▸ MATERIAL:
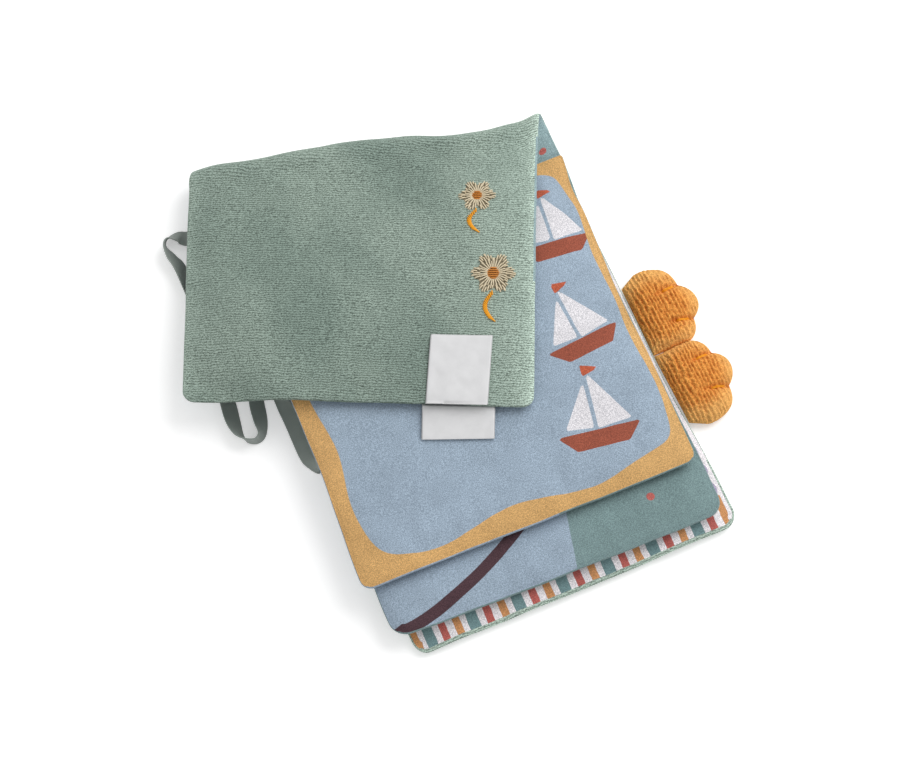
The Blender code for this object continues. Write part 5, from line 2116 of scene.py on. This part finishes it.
SAGE_VELOUR = velour()
# The front cover's velour: a lit copy of the sage velour, evenly paler by painted light
LIT_VELOUR_COPY = velour("pale_velour_pile", FRONT_PAINTED_LIGHT_SHARE)
STRIPED_LINING = knit("striped_lining_print", stripes)
DOTTED_LINING = knit("dotted_lining_print", dotted)
TEAL_KNIT = knit("teal_knit", plain(TEAL))
BLUE_TEAL_KNIT = knit("blue_teal_knit", blue_and_teal)
BOAT_PRINT = knit("boat_print", boats)
PATH_PRINT = knit("path_print", path)
TERRY = terry()
LABEL_SATIN = satin("white_label_satin", SATIN_WHITE, LABEL_RIB_PITCH, LABEL_ROUGHNESS)
RIBBON_SATIN = satin(
    "green_ribbon_satin", RIBBON_GREEN, RIBBON_RIB_PITCH, RIBBON_ROUGHNESS, RIBBON_SHEEN
)
# The dark bed under the embroidery, partly painted shade between the stitches
PAINTED_SHADE_BED = thread("shaded_bed", STITCH_GAP_PAINTED_SHADE)
CREAM_THREAD = thread("cream_embroidery", CREAM)
ORANGE_THREAD = thread("orange_embroidery", THREAD_ORANGE)
YELLOW_THREAD = thread("yellow_embroidery", THREAD_YELLOW)

THREAD_NODES = thread_nodes()

studio()
camera()

front = front_cover()
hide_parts("front_cover_lining", "front_cover_velour", "front_cover_wadding")
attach(front, "front_cover")

back = back_cover()
for region in ("spine", "fold", "back_cover"):
    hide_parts(f"{region}_velour", f"{region}_lining", f"{region}_wadding")
velour_tree = surface_of(back)
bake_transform(back)

lower = lower_leaf()
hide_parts("leaf_1_upper_panel", "leaf_1_lower_panel", "leaf_1_wadding")
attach(lower, "leaf_1")

upper = upper_leaf()
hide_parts("leaf_2_upper_panel", "leaf_2_lower_panel", "leaf_2_wadding")
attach(upper, "leaf_2")

for number, (size, across, along) in enumerate(FLOWER_SHARES, 1):
    x = COVER_WIDTH / 2 - FLOWER_FROM_SIDE - FLOWER_RADIUS * across
    y = FLOWER_FIRST + FLOWER_PITCH * along
    for node, slot, piece in flower(number, x, y, size, velour_tree):
        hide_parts(node)
        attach(piece, "back_cover")

care = care_label(velour_tree)
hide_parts("care_label")
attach(care, "care_label")

loop = loop_label()
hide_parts("loop_label")
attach(loop, "loop_label")

for number in (1, 2):
    middle = FOOT_MIDDLE + FOOT_PITCH / 2 * (1 if number == 1 else -1)
    foot, stitches = plush_foot(number, middle)
    name = f"foot_{number}"
    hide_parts(f"{name}_top_plush", f"{name}_bottom_plush", f"{name}_filling")
    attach(foot, name)
    for stitch, piece in enumerate(stitches, 1):
        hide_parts(f"{name}_toe_stitch_{stitch}")
        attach(piece, name)

strap = ribbon()
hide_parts("side_ribbon")
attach(strap, "side_ribbon")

▸ DIRECTIONS FOR THIS TASK:
The data above must be returned in full, exactly as written.

▸ SOLUTION FOR THIS PROBLEM:
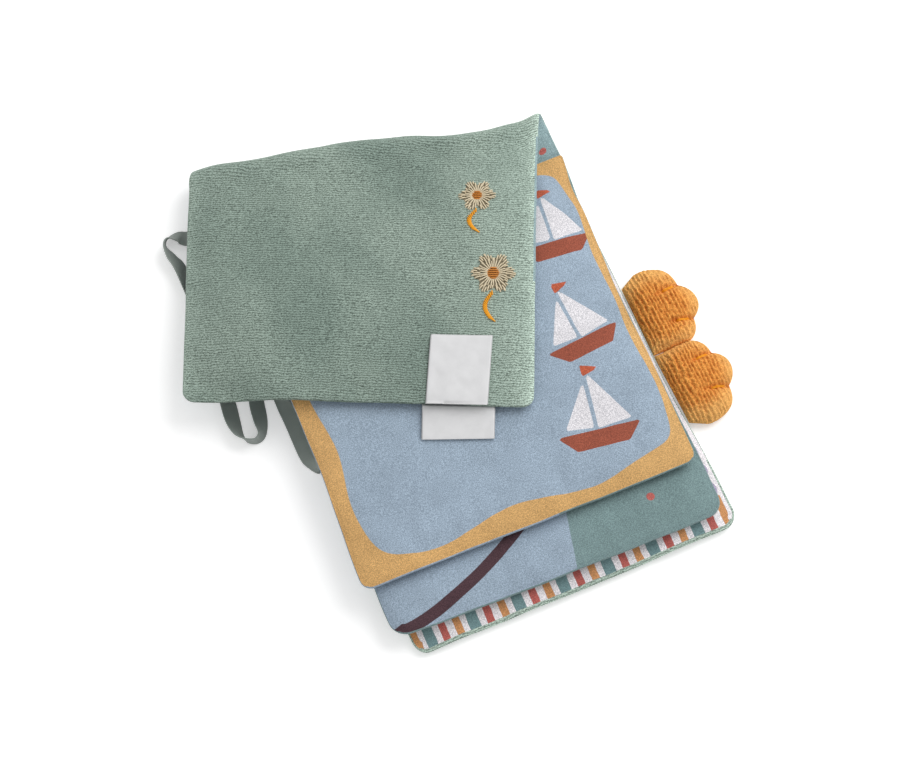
The Blender code for this object continues. Write part 5, from line 2116 of scene.py on. This part finishes it.
SAGE_VELOUR = velour()
# The front cover's velour: a lit copy of the sage velour, evenly paler by painted light
LIT_VELOUR_COPY = velour("pale_velour_pile", FRONT_PAINTED_LIGHT_SHARE)
STRIPED_LINING = knit("striped_lining_print", stripes)
DOTTED_LINING = knit("dotted_lining_print", dotted)
TEAL_KNIT = knit("teal_knit", plain(TEAL))
BLUE_TEAL_KNIT = knit("blue_teal_knit", blue_and_teal)
BOAT_PRINT = knit("boat_print", boats)
PATH_PRINT = knit("path_print", path)
TERRY = terry()
LABEL_SATIN = satin("white_label_satin", SATIN_WHITE, LABEL_RIB_PITCH, LABEL_ROUGHNESS)
RIBBON_SATIN = satin(
    "green_ribbon_satin", RIBBON_GREEN, RIBBON_RIB_PITCH, RIBBON_ROUGHNESS, RIBBON_SHEEN
)
# The dark bed under the embroidery, partly painted shade between the stitches
PAINTED_SHADE_BED = thread("shaded_bed", STITCH_GAP_PAINTED_SHADE)
CREAM_THREAD = thread("cream_embroidery", CREAM)
ORANGE_THREAD = thread("orange_embroidery", THREAD_ORANGE)
YELLOW_THREAD = thread("yellow_embroidery", THREAD_YELLOW)

THREAD_NODES = thread_nodes()

studio()
camera()

front = front_cover()
hide_parts("front_cover_lining", "front_cover_velour", "front_cover_wadding")
attach(front, "front_cover")

back = back_cover()
for region in ("spine", "fold", "back_cover"):
    hide_parts(f"{region}_velour", f"{region}_lining", f"{region}_wadding")
velour_tree = surface_of(back)
bake_transform(back)

lower = lower_leaf()
hide_parts("leaf_1_upper_panel", "leaf_1_lower_panel", "leaf_1_wadding")
attach(lower, "leaf_1")

upper = upper_leaf()
hide_parts("leaf_2_upper_panel", "leaf_2_lower_panel", "leaf_2_wadding")
attach(upper, "leaf_2")

for number, (size, across, along) in enumerate(FLOWER_SHARES, 1):
    x = COVER_WIDTH / 2 - FLOWER_FROM_SIDE - FLOWER_RADIUS * across
    y = FLOWER_FIRST + FLOWER_PITCH * along
    for node, slot, piece in flower(number, x, y, size, velour_tree):
        hide_parts(node)
        attach(piece, "back_cover")

care = care_label(velour_tree)
hide_parts("care_label")
attach(care, "care_label")

loop = loop_label()
hide_parts("loop_label")
attach(loop, "loop_label")

for number in (1, 2):
    middle = FOOT_MIDDLE + FOOT_PITCH / 2 * (1 if number == 1 else -1)
    foot, stitches = plush_foot(number, middle)
    name = f"foot_{number}"
    hide_parts(f"{name}_top_plush", f"{name}_bottom_plush", f"{name}_filling")
    attach(foot, name)
    for stitch, piece in enumerate(stitches, 1):
        hide_parts(f"{name}_toe_stitch_{stitch}")
        attach(piece, name)

strap = ribbon()
hide_parts("side_ribbon")
attach(strap, "side_ribbon")